On numbers, if 60 people sign up. Assume 20% will not show up. There is no practical way around this. Just top your venue count up by 20% and order the lesser amount of food (unless it doubles as a breakfast).

What format will you do for your meetup
For me this changes each meetup, my meetup is focused on community and interaction. I can watch people speak on youtube but its the community that draws us together.

We do something like this:
18:00 - Doors open - Networking
18:45 - Welcome message!
19:00 - Lightning Talk - Feng Zhu
19:10 - Lightning Talk - Jo Mahadevan
19:20 - Sowmya Ramesh - 10 Cs Towards Becoming a Testing Practitioner
20:00- Activity
20:30 - Post Meetup Social (AKA pub)

We try not to have two lighting talks and a main talk but they were on a similar subject, you can tailor to what you need but you need to watch the energy doesn’t drain out of the room.

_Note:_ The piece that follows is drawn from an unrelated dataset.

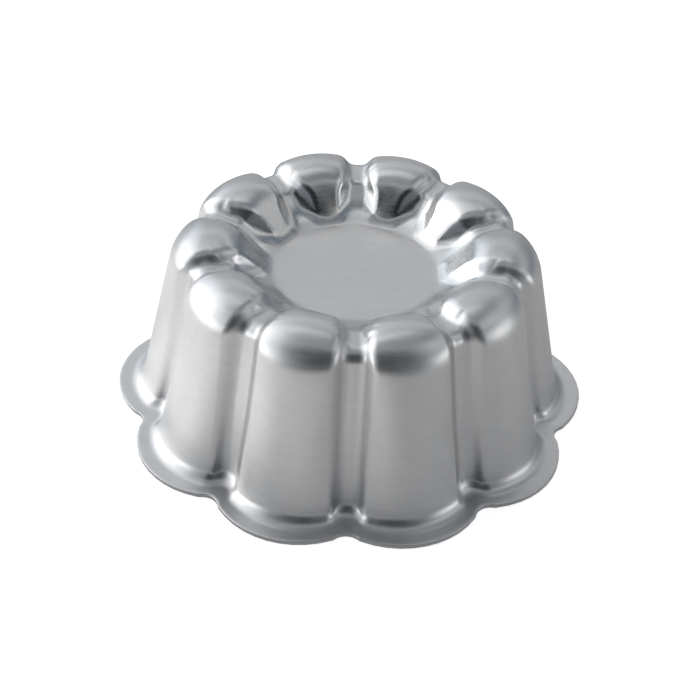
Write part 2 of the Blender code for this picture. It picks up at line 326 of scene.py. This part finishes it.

Speaker checklist, there are some great ones that @tzenburgkaro stoltzenburg posted some great links in

The activities
For us its all about community so a lot of our activities are linked to the talk as much as possible.
Where we dont we use Lean coffee to fill this in.

How will you reach your target audience? and promote your meetup?
I had gauge’d interest by talking to people i trusted in the local area to see if they would be interested in supporting by promoting, sponsoring or attending the meetup. Other ways I’ve used are =:

  • Twitter
  • Linkedin
  • Slack
  • Word of Mouth
  • Meetup?
  • Other contacts in the industry
  • Local influencers who could help promote?
  • Eventbrite (i repost the meetup in eventbrite)
  • Do you know local influencers who could

Post meetup
Always ask for feedback, it’s so useful. I use Surveymonkey to get good feedback although has some feedback its not that useful.

One other way you could do this is to have a flip chart with a Smiley face, a Neutral and Sad face to see how people feel on the way out.